NEW DELHI: In a move aimed at closing the window for opportunistic conversion, the Law Commission has recommended insertion of a new section in the Hindu Marriage Act to prevent men from converting for remarriage unless the first one is dissolved as per law.
The move comes in the backdrop of many such cases including recent ones like Chander Mohan alias Chand Mohammed who converted to Islam for a second marriage.
In its latest report submitted to the law ministry on Wednesday, the Law Commission said, “Married men whose personal law does not allow bigamy have been resorting to the unhealthy and immoral practice of converting to Islam for the sake of contracting a second bigamous marriage.”

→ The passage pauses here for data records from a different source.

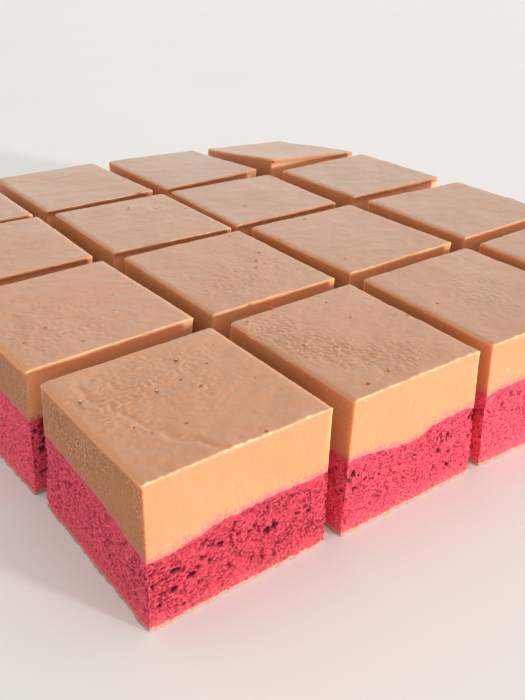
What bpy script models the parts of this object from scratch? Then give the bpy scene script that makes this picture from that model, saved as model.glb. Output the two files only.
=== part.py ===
"""A square slab of opera cake, cut by hand into sixteen squares that still stand together as one slab.

Each square is two solids: a raspberry sponge and the thick layer of milk chocolate mousse that covers it.
The cuts are a little uneven, out of square and slanted, some squares have slid or turned a little, and
the seam between the layers follows the swells of the sponge. The slab stands on z = 0, centred on the
origin.
"""

import math

import bmesh
import bpy
from mathutils import Matrix, Vector

MM = 0.001

# Driving dimensions, in millimetres. (0, 0) is about the slab's near corner, X runs along its right front
# side and Y along its left front side.
SLAB = 200.0
THICKNESS = 37.5
SPONGE = 21.0
LAYER_GAP = 0.3
MOUSSE_EDGE = 0.7

# Where each knife line lies across the slab: at its near end, and at its far end, SLAB away.
# The first and the last line are the slab's own trimmed sides.
COLUMN_LINES = ((-1.0, -0.5), (49.5, 49.0), (96.5, 97.0), (147.5, 147.0), (201.0, 193.5))
ROW_LINES = ((-0.5, -4.5), (49.5, 49.5), (105.5, 99.5), (153.5, 149.5), (202.0, 199.0))

# How far each cut stands open at the top of the mousse: at the slab's near side, where it crosses each of
# the other cuts, and at the far side. The slab's own sides have no gap.
NO_GAP = (0.0, 0.0, 0.0, 0.0, 0.0)
COLUMN_GAPS = (
    NO_GAP,
    (6.5, 6.0, 5.0, 5.0, 4.5),
    (5.5, 3.5, 4.0, 5.0, 8.0),
    (4.5, 9.0, 8.5, 6.0, 5.5),
    NO_GAP,
)
ROW_GAPS = (
    NO_GAP,
    (8.5, 7.5, 6.5, 3.0, 4.5),
    (4.5, 5.5, 4.0, 6.5, 9.5),
    (4.5, 4.0, 5.5, 8.0, 5.0),
    NO_GAP,
)

# How far the foot of each cut lies to one side of its top, because the knife was held at a slant.
COLUMN_SLANTS = (-0.5, -1.6, 1.6, 0.0, 0.7)
ROW_SLANTS = (-0.3, 3.3, -0.4, 0.4, 0.6)

# Both sides of a cut bulge towards its foot, by this much.
FLARE = 0.6

# How far single squares have slid along X and Y, and turned, in degrees, as the knife was pulled out.
SETTLED = {
    (0, 0): (1.5, 1.5, 0.0),
    (0, 1): (0.0, 0.5, 2.0),
    (0, 2): (-1.0, 1.5, -2.0),
    (0, 3): (-0.5, 0.0, -0.5),
    (1, 0): (0.5, 0.5, -0.5),
    (1, 1): (0.0, -0.5, -0.5),
    (1, 2): (0.0, -0.5, -1.0),
    (1, 3): (-0.5, 0.0, -0.5),
    (2, 0): (1.0, -1.0, -3.5),
    (2, 1): (1.5, 0.0, 1.5),
    (2, 2): (-1.5, -0.5, -1.0),
    (2, 3): (-1.5, -0.5, 2.5),
    (3, 0): (0.0, -2.0, 1.0),
    (3, 1): (0.0, 0.0, -1.5),
    (3, 2): (0.0, 0.0, -1.0),
    (3, 3): (0.0, 0.5, 1.5),
}

# Swells and hollows of the sponge's upper face: (x, y, rise, radius).
SPONGE_SWELLS = (
    (0.0, 0.0, -2.9, 11.0),
    (8.0, -3.0, -1.6, 9.0),
    (22.0, -2.0, -0.6, 8.0),
    (44.0, -2.0, -1.0, 9.0),
    (60.0, -2.0, -0.4, 6.0),
    (-1.0, 62.0, -1.2, 14.0),
    (0.0, 75.0, 3.2, 40.0),
    (71.5, 0.0, -2.3, 7.5),
    (94.0, 0.0, -1.2, 5.0),
    (112.0, 0.0, 2.4, 12.0),
    (200.0, 0.0, -1.8, 28.0),
    (200.0, 70.0, 1.8, 35.0),
    (200.0, 200.0, -1.6, 20.0),
    (95.0, 200.0, 2.0, 30.0),
    (0.0, 200.0, -2.2, 25.0),
)
SPONGE_RIPPLE = 0.35
SPONGE_RIPPLE_LENGTHS = (41.0, 53.0)

# The mousse is level but for a dip in the middle of the far side.
MOUSSE_SWELLS = ((147.0, 200.0, -2.0, 30.0), (60.0, 120.0, 0.4, 50.0))

# The far corner square leans back. How far its near, right, left and far corner stand above the rest.
LEANING_SQUARE = (3, 3)
LEANING_RISES = (3.0, -0.5, -0.5, -5.5)

# Quads along each side of a square, and up each layer.
QUADS_ALONG = 8
SPONGE_QUADS_UP = 3
MOUSSE_QUADS_UP = 2
EDGE_SEGMENTS = 2


def clear_scene():
    for old in list(bpy.data.objects):
        bpy.data.objects.remove(old)


def swelling(swells, x, y):
    """Total rise of round swells at a point of the slab."""
    return sum(
        rise * math.exp(-((x - at_x) ** 2 + (y - at_y) ** 2) / radius**2)
        for at_x, at_y, rise, radius in swells
    )


def seam_height(x, y):
    """Height of the sponge's upper face."""
    length_x, length_y = SPONGE_RIPPLE_LENGTHS
    ripple = math.sin(math.tau * x / length_x) * math.cos(math.tau * y / length_y)
    return SPONGE + swelling(SPONGE_SWELLS, x, y) + SPONGE_RIPPLE * ripple


def top_height(square, u, v, x, y):
    """Height of the mousse's upper face, where u and v run from 0 to 1 across the square."""
    height = THICKNESS + swelling(MOUSSE_SWELLS, x, y)
    if square == LEANING_SQUARE:
        near, right, left, far = LEANING_RISES
        height += (1.0 - v) * ((1.0 - u) * near + u * right) + v * ((1.0 - u) * left + u * far)
    return height


def side_offset(gap, slant, outward, height):
    """How far a side lies from its knife line. outward is -1 on a near side and 1 on a far one."""
    depth = max(0.0, (THICKNESS - height) / THICKNESS)
    return slant * depth + outward * (FLARE * depth**2 - gap / 2.0)


def shifted_line(line, shift):
    """A knife line moved sideways, as its start and its slope along the slab."""
    near, far = line
    return near + shift, (far - near) / SLAB


def crossing(column_line, row_line):
    """The point where a column line x = a + p y and a row line y = b + q x meet."""
    (a, p), (b, q) = column_line, row_line
    x = (a + p * b) / (1.0 - p * q)
    return Vector((x, b + q * x))


def corner(square, side_u, side_v, height):
    """A corner of a square at a height. side_u and side_v are 0 on its near sides and 1 on its far sides."""
    column_cut, row_cut = square[0] + side_u, square[1] + side_v
    gap_x, gap_y = COLUMN_GAPS[column_cut][row_cut], ROW_GAPS[row_cut][column_cut]
    shift_x = side_offset(gap_x, COLUMN_SLANTS[column_cut], 2 * side_u - 1, height)
    shift_y = side_offset(gap_y, ROW_SLANTS[row_cut], 2 * side_v - 1, height)
    return crossing(
        shifted_line(COLUMN_LINES[column_cut], shift_x),
        shifted_line(ROW_LINES[row_cut], shift_y),
    )


def across(square, u, v, height):
    """The point of a square at shares u and v of its width and depth, at a height."""
    near = corner(square, 0, 0, height).lerp(corner(square, 1, 0, height), u)
    far = corner(square, 0, 1, height).lerp(corner(square, 1, 1, height), u)
    return near.lerp(far, v)


def all_squares():
    """The (column, row) of every square."""
    return [(c, r) for c in range(len(COLUMN_LINES) - 1) for r in range(len(ROW_LINES) - 1)]


def settled_place(square):
    """Where a square's centre stands, and how far it has turned."""
    slid_x, slid_y, turned = SETTLED.get(square, (0.0, 0.0, 0.0))
    return across(square, 0.5, 0.5, 0.0) + Vector((slid_x, slid_y)), math.radians(turned)


def slab_centre():
    """The middle of the box round the slab's foot."""
    feet = []
    for square in all_squares():
        centre = across(square, 0.5, 0.5, 0.0)
        place, turn = settled_place(square)
        for side_u, side_v in ((0, 0), (0, 1), (1, 0), (1, 1)):
            feet.append(place + Matrix.Rotation(turn, 2) @ (corner(square, side_u, side_v, 0.0) - centre))
    low = Vector((min(foot.x for foot in feet), min(foot.y for foot in feet)))
    high = Vector((max(foot.x for foot in feet), max(foot.y for foot in feet)))
    return (low + high) / 2.0


def unit_block(quads_up):
    """A block from (0, 0, 0) to (1, 1, 1), its faces cut into quads."""
    bm = bmesh.new()
    bmesh.ops.create_cube(bm, size=1.0, matrix=Matrix.Translation((0.5, 0.5, 0.5)))

    def is_level(edge):
        return abs(edge.verts[0].co.z - edge.verts[1].co.z) < 0.01

    upright = [edge for edge in bm.edges if not is_level(edge)]
    bmesh.ops.subdivide_edges(bm, edges=upright, cuts=quads_up - 1, use_grid_fill=True)
    level = [edge for edge in bm.edges if is_level(edge)]
    bmesh.ops.subdivide_edges(bm, edges=level, cuts=QUADS_ALONG - 1, use_grid_fill=True)
    return bm


def split_seam_faces(bm, level):
    """Splits each quad at this level of a unit block the same way, so both sides of the seam bend alike."""
    for face in [face for face in bm.faces if all(vert.co.z == level for vert in face.verts)]:
        nearest = min(face.verts, key=lambda vert: vert.co.x + vert.co.y)
        farthest = max(face.verts, key=lambda vert: vert.co.x + vert.co.y)
        bmesh.utils.face_split(face, nearest, farthest)


def top_edges(bm):
    """The edges round the upper face of a unit block."""
    return [
        edge
        for edge in bm.edges
        if all(vert.co.z == 1.0 for vert in edge.verts)
        and len({face.normal.z > 0.5 for face in edge.link_faces}) == 2
    ]


def shape_layer(bm, square, centre, low, high):
    """Moves a unit block's points onto a layer between the heights low(u, v, x, y) and high(u, v, x, y)."""
    for vert in bm.verts:
        u, v, w = vert.co
        x, y = across(square, u, v, THICKNESS / 2.0)
        z = (1.0 - w) * low(u, v, x, y) + w * high(u, v, x, y)
        x, y = across(square, u, v, z)
        vert.co = Vector((x - centre.x, y - centre.y, z)) * MM


def food(name, colour, roughness):
    """A plain food material."""
    material = bpy.data.materials.new(name)
    material.use_nodes = True
    shader = material.node_tree.nodes["Principled BSDF"]
    shader.inputs["Base Color"].default_value = (*colour, 1.0)
    shader.inputs["Roughness"].default_value = roughness
    shader.inputs["Metallic"].default_value = 0.0
    return material


def add_layer(name, bm, material, square_empty):
    """Turns a finished block into a named object under its square's empty."""
    mesh = bpy.data.meshes.new(name)
    bmesh.ops.recalc_face_normals(bm, faces=bm.faces)
    bm.to_mesh(mesh)
    bm.free()
    mesh.shade_smooth()
    mesh.set_sharp_from_angle(angle=math.radians(40.0))
    mesh.materials.append(material)
    layer = bpy.data.objects.new(name, mesh)
    layer.parent = square_empty
    bpy.context.scene.collection.objects.link(layer)


def add_sponge(square, centre, label, material, square_empty):
    bm = unit_block(SPONGE_QUADS_UP)
    split_seam_faces(bm, 1.0)
    shape_layer(
        bm,
        square,
        centre,
        low=lambda u, v, x, y: 0.0,
        high=lambda u, v, x, y: seam_height(x, y),
    )
    add_layer(f"sponge_{label}", bm, material, square_empty)


def add_mousse(square, centre, label, material, square_empty):
    bm = unit_block(MOUSSE_QUADS_UP)
    split_seam_faces(bm, 0.0)
    rim = top_edges(bm)
    shape_layer(
        bm,
        square,
        centre,
        low=lambda u, v, x, y: seam_height(x, y) + LAYER_GAP,
        high=lambda u, v, x, y: top_height(square, u, v, x, y),
    )
    bmesh.ops.bevel(
        bm,
        geom=rim,
        offset=MOUSSE_EDGE * MM,
        offset_type="OFFSET",
        segments=EDGE_SEGMENTS,
        profile=0.5,
        affect="EDGES",
    )
    add_layer(f"mousse_{label}", bm, material, square_empty)


def build():
    clear_scene()
    sponge = food("raspberry_sponge", (0.60, 0.08, 0.13), 0.85)
    mousse = food("milk_chocolate_mousse", (0.62, 0.40, 0.25), 0.45)
    middle = slab_centre()
    slab = bpy.data.objects.new("slab", None)
    bpy.context.scene.collection.objects.link(slab)
    for square in all_squares():
        label = f"{square[0] + 1}_{square[1] + 1}"
        centre = across(square, 0.5, 0.5, 0.0)
        place, turn = settled_place(square)
        square_empty = bpy.data.objects.new(f"square_{label}", None)
        square_empty.location = Vector((*(place - middle), 0.0)) * MM
        square_empty.rotation_euler = (0.0, 0.0, turn)
        square_empty.parent = slab
        bpy.context.scene.collection.objects.link(square_empty)
        add_sponge(square, centre, label, sponge, square_empty)
        add_mousse(square, centre, label, mousse, square_empty)


build()
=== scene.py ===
"""Sixteen squares of opera cake as they really look: a porous raspberry sponge under a milk chocolate mousse
with a wrinkled skin. Each square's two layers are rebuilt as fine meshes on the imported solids.
Lengths are in millimetres until a mesh is made."""

import math

import bmesh
import bpy
import numpy as np
from mathutils import Matrix, Vector
from mathutils.bvhtree import BVHTree


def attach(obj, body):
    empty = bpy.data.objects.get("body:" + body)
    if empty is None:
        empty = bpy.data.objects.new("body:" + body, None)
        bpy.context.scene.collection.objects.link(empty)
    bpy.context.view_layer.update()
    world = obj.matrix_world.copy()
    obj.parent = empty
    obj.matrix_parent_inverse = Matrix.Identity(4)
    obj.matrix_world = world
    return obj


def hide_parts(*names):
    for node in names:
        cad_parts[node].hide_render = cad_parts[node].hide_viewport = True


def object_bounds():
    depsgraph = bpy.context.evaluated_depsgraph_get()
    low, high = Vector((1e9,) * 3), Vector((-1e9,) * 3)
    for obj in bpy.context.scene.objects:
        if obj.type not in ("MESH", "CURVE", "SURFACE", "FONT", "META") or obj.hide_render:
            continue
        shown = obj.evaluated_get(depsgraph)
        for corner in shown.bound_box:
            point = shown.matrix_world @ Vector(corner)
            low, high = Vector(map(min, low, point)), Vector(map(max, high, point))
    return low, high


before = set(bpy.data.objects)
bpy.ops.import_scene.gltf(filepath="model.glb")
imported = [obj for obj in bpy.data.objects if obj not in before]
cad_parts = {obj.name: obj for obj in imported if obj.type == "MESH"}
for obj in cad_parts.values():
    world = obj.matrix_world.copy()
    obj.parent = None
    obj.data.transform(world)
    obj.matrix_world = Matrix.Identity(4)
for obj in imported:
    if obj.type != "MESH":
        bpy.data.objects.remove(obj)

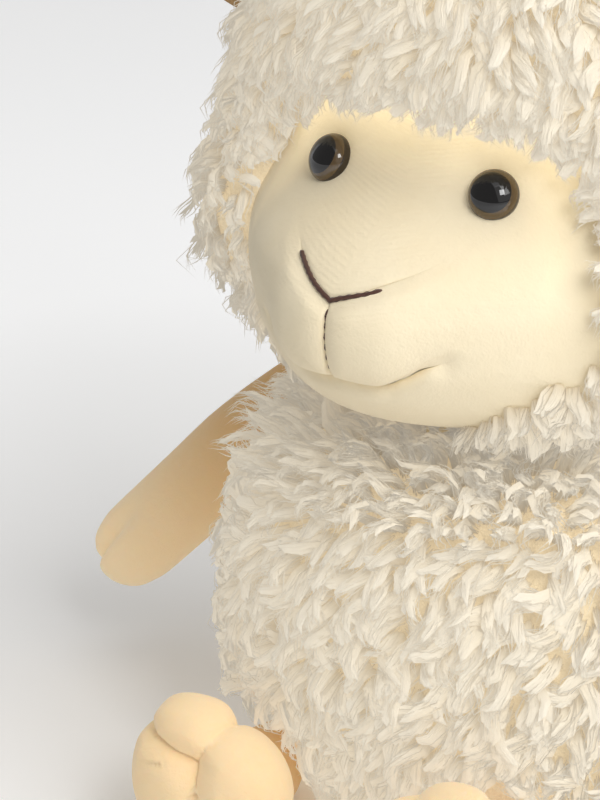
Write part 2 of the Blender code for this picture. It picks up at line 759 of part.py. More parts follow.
def build_leg(word, side, body, cloth, fill, brown):
    """Both legs turn the same way from straight ahead, as the sheep sits in the photograph."""
    height = LEG_RADIUS - FLAT_DEPTH
    half_width, half_depth = body_half_sizes(height)
    front = half_depth * math.sqrt(1 - (HIP_HALF_WIDTH / half_width) ** 2)
    pivot = Vector((side * HIP_HALF_WIDTH, HIP_INSET - front, height))
    heading = LEG_TURN_DEGREES - 90
    place = limb_matrix(pivot, heading, 0)
    floor = box(f"floor_{word}", cloth)
    skin = limb_skin(f"leg_skin_{word}", leg_rings, cloth)
    skin.matrix_world = place
    cut(skin, floor)
    limb_fill(f"leg_stuffing_{word}", leg_rings, fill).matrix_world = place
    drops = (-LEG_RAISE_DEGREES, 0, LEG_LOWER_DEGREES)
    places = [limb_matrix(pivot, heading, drop) for drop in drops]
    make_room(body, f"leg_hollow_{word}", leg_rings, places, cloth)

    rings, tip = leg_rings(0)
    thread(f"foot_stitch_{word}", over_the_tip(rings[-2:], tip, 1), brown).matrix_world = place


def box(name, made_of):
    """The surface that the sheep sits on, as a block that cuts the lowest skin flat."""
    reach = BODY_HALF_WIDTH + BODY_HALF_DEPTH + LEG_LENGTH
    build = bmesh.new()
    bmesh.ops.create_cube(build, size=1)
    bmesh.ops.scale(build, vec=(2 * reach, 2 * reach, OVERRUN), verts=build.verts)
    mesh = bpy.data.meshes.new(name)
    build.to_mesh(mesh)
    build.free()
    mesh.materials.append(made_of)
    obj = bpy.data.objects.new(name, mesh)
    obj.location = (0, 0, -OVERRUN / 2)
    bpy.context.scene.collection.objects.link(obj)
    return cutter(obj)


# Tail

def tail_rings(inset):
    usable = TAIL_LENGTH - inset
    stations = root_stations(TAIL_ROOT_RADIUS - inset)
    stations += [(share * usable, girth * TAIL_RADIUS - inset) for share, girth in TAIL_PROFILE_SHARES]
    rings = [round_ring(along, radius, radius, 0) for along, radius in stations]
    return rings, Vector((usable, 0, 0))


def build_tail(body, wool):
    _, half_depth = body_half_sizes(TAIL_HEIGHT)
    pivot = Vector((0, half_depth, TAIL_HEIGHT))
    drops = (0, -TAIL_LIFT_DEGREES, TAIL_LOWER_DEGREES)
    places = [limb_matrix(pivot, 90, TAIL_DROP_DEGREES + drop) for drop in drops]
    rings, tip = tail_rings(0)
    start = Vector((-TAIL_ROOT_RADIUS, 0, 0))
    closed_form("tail_wool", rings, start, tip, wool).matrix_world = places[0]
    make_room(body, "tail_hollow", tail_rings, places, wool)


# Ears, each in its own frame: the sewn root along Y, the leaf along +X, its lining towards +Z

def ear_leaf(name, low, high, start, made_of):
    stations = EAR_OUTLINE_SHARES
    right = [(start + share * (EAR_LENGTH - start), girth * EAR_WIDTH / 2) for share, girth in stations]
    outline = [*right, (EAR_LENGTH, 0), *[(x, -y) for x, y in reversed(right)]]
    count = len(outline)
    points = [(x, y, level) for level in (low, high) for x, y in outline]
    faces = [tuple(range(count)), tuple(range(count, 2 * count))]
    faces += strip(0, count, count)
    return new_object(name, points, faces, made_of)


def ear_root(name, radius, half_length, made_of):
    """A sewn roll along Y."""
    turn = np.arange(LIMB_SIDES) * math.tau / LIMB_SIDES
    rings = []
    for along in (-half_length, half_length):
        level = np.full(LIMB_SIDES, along)
        rings.append(np.stack([radius * np.cos(turn), level, radius * np.sin(turn)], axis=1))
    ends = [Vector((0, -half_length, 0)), Vector((0, half_length, 0))]
    return closed_form(name, rings, *ends, made_of)


def ear_place(side):
    """The ear's root lies in the wool, and its leaf rises to the side."""
    turn = np.array([math.radians(EAR_TURN_DEGREES)])
    share = np.array([EAR_HEIGHT_SHARE])
    normal = head_normals(turn, share)[0]
    at = head_points(turn, share)[0] + normal * HOOD_PILE
    rise = math.radians(EAR_RISE_DEGREES)
    out = Vector((math.cos(rise), 0, math.sin(rise)))
    front = Vector((0, -1, 0))
    width = front.cross(out)
    frame = Matrix((out, width, front)).transposed().to_4x4()
    frame.translation = Vector(at)
    if side > 0:
        return frame
    return Matrix.Diagonal((-1, 1, 1, 1)) @ frame


def build_ear(word, side, hood, cloth, lining):
    place = ear_place(side)
    half = EAR_ROOT_WIDTH / 2
    back = ear_root(f"ear_back_{word}", EAR_ROOT_RADIUS, half, cloth)
    leaf = ear_leaf(f"ear_leaf_{word}", -CLOTH - GAP / 2, -GAP / 2, 0, cloth)
    join = back.modifiers.new("leaf on its root", "BOOLEAN")
    join.operation = "UNION"
    join.object = cutter(leaf)
    clear = EAR_ROOT_RADIUS + GAP
    front = ear_leaf(f"ear_lining_{word}", GAP / 2, GAP / 2 + CLOTH, clear, lining)
    groove = cutter(ear_root(f"ear_groove_{word}", clear, half + GAP, cloth))
    for obj in (back, leaf, front, groove):
        obj.matrix_world = place
    cut(hood, groove)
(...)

The commission, headed by Justice A R Lakshmanan, has recommended that a new section — 17A — be inserted in the Hindu Marriage Act, 1955, to the effect that a married person, whose marriage is governed by the Act, cannot marry again even after changing his religion unless the first marriage is dissolved as per law. Taking up the subject suo motu, the law panel recommended that offences relating to bigamy under Sections 494-495 of the IPC be made cognizable by necessary amendment in the CrPC.
The commission has also recommended that proviso to Section 4 of Dissolution of Muslim Marriages Act, 1939, — saying that this section would not apply to a married woman who was originally a non-Muslim if she reverts to her original faith — be deleted. The law panel took up the subject to examine the existing legal position on bigamy in India along with judicial rulings.
The Supreme Court had outlawed the practice by its order in the case of Sarla Mudgal vs Union of India in 1995. The ruling was reaffirmed five years later in Lily Thomas vs Union of India in the year 2000.